The Government has released a report on the impact of land use regulation on house prices in seven New Zealand cities and apartments prices in two cities between 2012 and 2016.
Commissioned from the Social Policy Evaluation and Research Unit, Quantifying the impact of land use regulations: Evidence from New Zealand, notes that there are also broader costs of house price increases, relating to productivity and labour market mobility, that it does not examine. Nor does it examine any potential benefits of land use regulation.
The report defines land use regulation as the rules that determine what can be built where, and says it is hampering the flexibility of housing supply to respond to demand pressures from population growth.
Among the findings are 2015 estimates of the cost of land use regulation, which is found to be responsible for between 15% and 56% of the cost of an average dwelling in the seven cities examined.

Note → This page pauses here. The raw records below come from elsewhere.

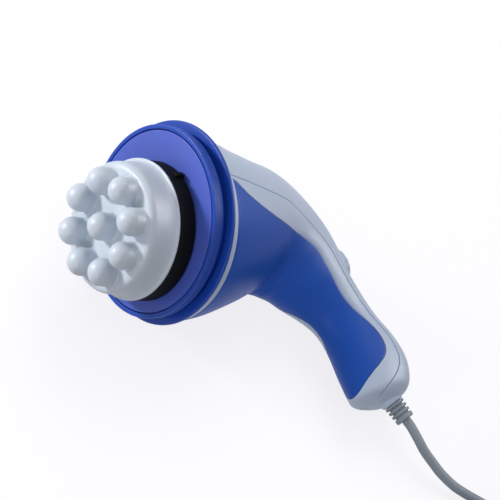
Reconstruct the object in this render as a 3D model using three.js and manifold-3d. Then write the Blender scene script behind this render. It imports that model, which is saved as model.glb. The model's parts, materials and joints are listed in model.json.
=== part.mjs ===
// Orbital body massager: a banana-shaped hand unit with a brush motor in its head.
// The motor turns an eccentric, and the studded applicator rides on it and orbits.
// Everything is built in the head's own frame and then laid on its side, as at rest.
// Head frame: x along the head axis towards the skin, y down the handle, z to the near side.
// Lengths are millimetres and angles are degrees.

import * as THREE from "three";
import { ConvexHull } from "three/addons/math/ConvexHull.js";
import { mergeVertices } from "three/addons/utils/BufferGeometryUtils.js";
import Module from "manifold-3d";

const wasm = await Module();
wasm.setup();

// Clearances and cutting allowances
const fitGap = 0.3;
const sweepGap = 0.7;
const overrun = 1;
const weldStep = 0.0002;

// Head ring: a rear flange and a front collar with a groove between them for a net cover
const flangeRadius = 55;
const flangeThickness = 3.4;
const lipRadius = 52.2;
const grooveWidth = 3;
const collarDepth = 6.9;
const collarTaper = 1.3;
const grooveRadius = 47.6;
const ringWall = 2.6;
const edgeRound = 1.1;
const spigotRadius = 49.5;
const spigotLength = 5;
const beadHeight = 0.7;
const beadWidth = 1.4;
const ringSides = 28;
const holeSides = 6;
const shankSides = 8;

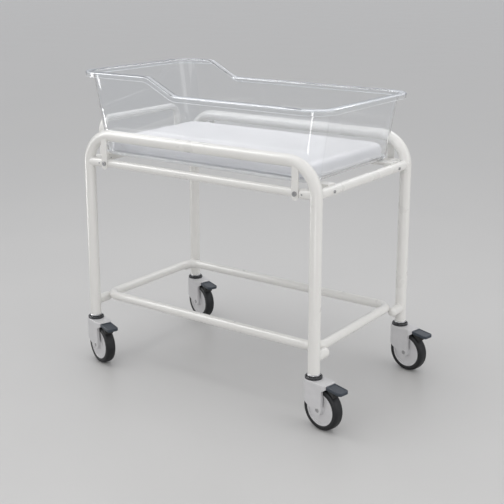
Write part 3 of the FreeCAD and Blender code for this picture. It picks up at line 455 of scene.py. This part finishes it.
@dataclass(frozen=True)
class BrightSteel(Finish):
    """Zinc-plated steel with turning marks."""

    tones: Span = (0.85, 1.1)
    roughness: float = 0.3
    spread: Span = (0.7, 1.3)
    turning: float = 220.0
    turning_pace: Place = (1.0, 1.0, 12.0)

    def dress(self, board: NodeBoard, where: bpy.types.NodeSocket, shader: bpy.types.Node) -> None:
        """Metal with fine marks in its roughness and relief.

        Args:
            board: the material's board.
            where: the object coordinates.
            shader: the shader to feed.
        """
        marks = board.noise(board.stretch(where, self.turning_pace), self.turning, detail=4.0)
        rough = board.span(marks, *(self.roughness * share for share in self.spread))
        board.feed(shader, {"Metallic": 1.0, "Base Color": self.tinted(board, marks), "Roughness": rough,
                            "Normal": board.relief(marks, self.relief)})


@dataclass(frozen=True)
class Moulding(Finish):
    """Opaque moulded plastic or rubber with a spark-eroded grain."""

    tones: Span = (0.96, 1.03)
    roughness: float = 0.4
    spread: Span = (0.88, 1.12)
    grain: float = 900.0
    patches: float = 35.0
    grain_share: float = 0.85
    specular: float = 0.5

    def dress(self, board: NodeBoard, where: bpy.types.NodeSocket, shader: bpy.types.Node) -> None:
        """Grain and a patchy tone.

        Args:
            board: the material's board.
            where: the object coordinates.
            shader: the shader to feed.
        """
        grain = SkinGrain.place(board, where, Fine=self.grain, Slow=self.patches, Share=self.grain_share)
        patch = grain.outputs["Patch"]
        rough = board.span(patch, *(self.roughness * share for share in self.spread))
        board.feed(shader, {"Specular IOR Level": self.specular, "Base Color": self.tinted(board, patch),
                            "Roughness": rough, "Normal": board.relief(grain.outputs["Height"], self.relief)})


class Finishes:
    """All finishes by the record's material slots, and the pale opaque one that paints the highlight line
    along the tub's lip.
    """

    def __init__(self) -> None:
        """List the finishes and build their materials."""
        finishes = (
            PowderCoat("coated_tube", (0.81, 0.80, 0.775)),
            PowderCoat("rest_plate", (0.80, 0.79, 0.765)),
            BrightSteel("bright_steel", (0.44, 0.44, 0.445)),
            Moulding("caster_plastic", (0.64, 0.635, 0.645), relief=0.000006, roughness=0.34),
            Moulding("tyre_rubber", (0.012, 0.0125, 0.014), roughness=0.5, grain=700.0, specular=0.35),
            Moulding("seal_rubber", (0.022, 0.023, 0.026), relief=0.000006, roughness=0.3),
            Moulding("pedal_plastic", (0.030, 0.040, 0.055), roughness=0.38),
            Moulding("brake_lining", (0.02, 0.02, 0.02), relief=0.0001, roughness=0.8),
            ClearMoulding("clear_tub", (0.985, 0.992, 1.0)),
            CoverCloth("mattress_cover", (0.80, 0.80, 0.82)),
        )
        self.materials = {finish.slot: finish.material() for finish in finishes}
        # A pale opaque finish for the strip under the tub's lip: painted highlight standing in for the clear
        # rim's bright reflection line.
        self.edge = Moulding("clear_tub_painted_highlight", (0.86, 0.88, 0.90), relief=0.000004, roughness=0.25,
                             grain=700.0).material()

    def put_on(self, piece: bpy.types.Object, slot: str) -> None:
        """Dress a piece.

        Args:
            piece: the piece.
            slot: the record's material slot.
        """
        piece.data.materials.clear()
        piece.data.materials.append(self.materials[slot])

    def put_on_frame(self) -> None:
        """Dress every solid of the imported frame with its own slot's finish."""
        for entry in frame["record"]["subparts"]:
            node = frame["nodes"][entry["node"]]
            for index in range(len(node.material_slots)):
                node.material_slots[index].link = "DATA"
                node.material_slots[index].material = self.materials[entry["material_slot"]]
            if not node.material_slots:
                self.put_on(node, entry["material_slot"])
            log.info("dressed %s with %s", entry["node"], entry["material_slot"])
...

2015 estimate of cost of land use regulation on cost of average dwelling
Centre | Estimate |
Auckland | 56% |
Wellington | 48% |
Queenstown | 39% |
Christchurch | 32% |
Tauranga | 28% |
Hamilton | 28% |
Palmerston North | 15% |
The report says land use regulation is restricting high-demand areas from accommodating many more people.
"When land use regulation is sufficiently flexible to accommodate demand, highly sought-after areas accommodate population demand and increase in density. Some demand will be captured by prices," it says.
"But there is no clear relationship between density and house prices - most areas in the cities we study have failed to accommodate more people."